預け入れ荷物を受け取ったのは午後11時45分ごろとなり、ワシントン首都圏交通局地下鉄のワシントン中心部へ向かう最終電車には乗り遅れてしまった。
ただ、私はもはや悲壮感のかけらもなかった。というのもニューファンドランド島で学ぶことが多く、素晴らしい方々と出会い、とても有意義な滞在となったからだ。
帰路も無事に乗り継ぎ、航空便への預け入れ荷物もきちんと出てきた。元気にワシントンへ戻ることができ、翌日から予定通り出勤できる。「上々の出来ではないか」と圧倒的な満足感に浸っていた。
本シリーズが30回に及ぶほど話題盛りだくさんな旅行となったのだから、航空便の遅れなど痛くもかゆくもない。思い出と余韻に浸りながら、空港からの帰宅のために配車アプリ「リフト」で車を手配した。
そして私は2022年冬も極寒のカナダへ向かうことにしたが、出ばなをくじく事態が待ち受けていた。
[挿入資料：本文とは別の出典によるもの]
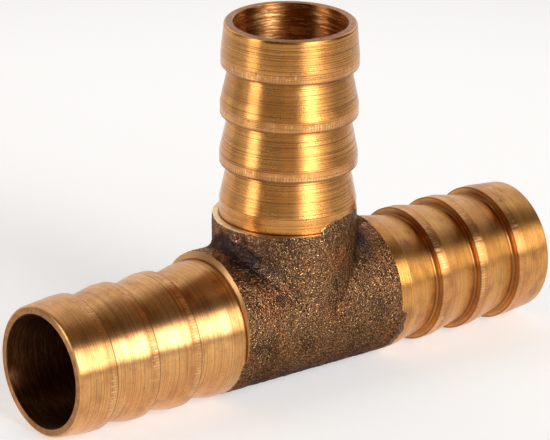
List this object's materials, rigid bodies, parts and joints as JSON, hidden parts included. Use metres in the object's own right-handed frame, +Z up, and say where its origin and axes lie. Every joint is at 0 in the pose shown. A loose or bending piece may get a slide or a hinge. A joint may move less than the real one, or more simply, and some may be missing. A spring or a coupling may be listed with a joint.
{
  "type": "barbed tee connector",
  "caption": "Rigid brass hose tee: a rough as-cast centre with three turned, barbed hose tails at right angles on a shared T passage.",
  "frame": {"origin": "under the middle of the fitting's box, at the height of the lowest barb crests, which it lies on", "axes": "+X along the run from the left tail to the right tail, +Z up along the branch, +Y to the back"},
  "size_m": [0.0726, 0.0178, 0.0449],
  "materials": {
    "cast_brass": "as-cast, blasted, dark brown oxide with bright grains",
    "turned_brass": "lathe-turned bright metal with fine circumferential tool lines"
  },
  "bodies": {
    "root": {"cast_body": "cast_brass", "left_hose_tail": "turned_brass", "right_hose_tail": "turned_brass", "branch_hose_tail": "turned_brass"}
  },
  "joints": []
}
それはまた別のお話…。
(シリーズ「北海道より大きいカナダの島」【完】)
※シリーズ「北海道より大きいカナダの島」最終回の第30回までご高覧いただきましてありがとうございました。また、2022年も本コラム「“鉄分”サプリの旅」をお読みいただきまして厚く御礼申し上げます。皆様におかれましてはどうぞ良いお年をお迎えください!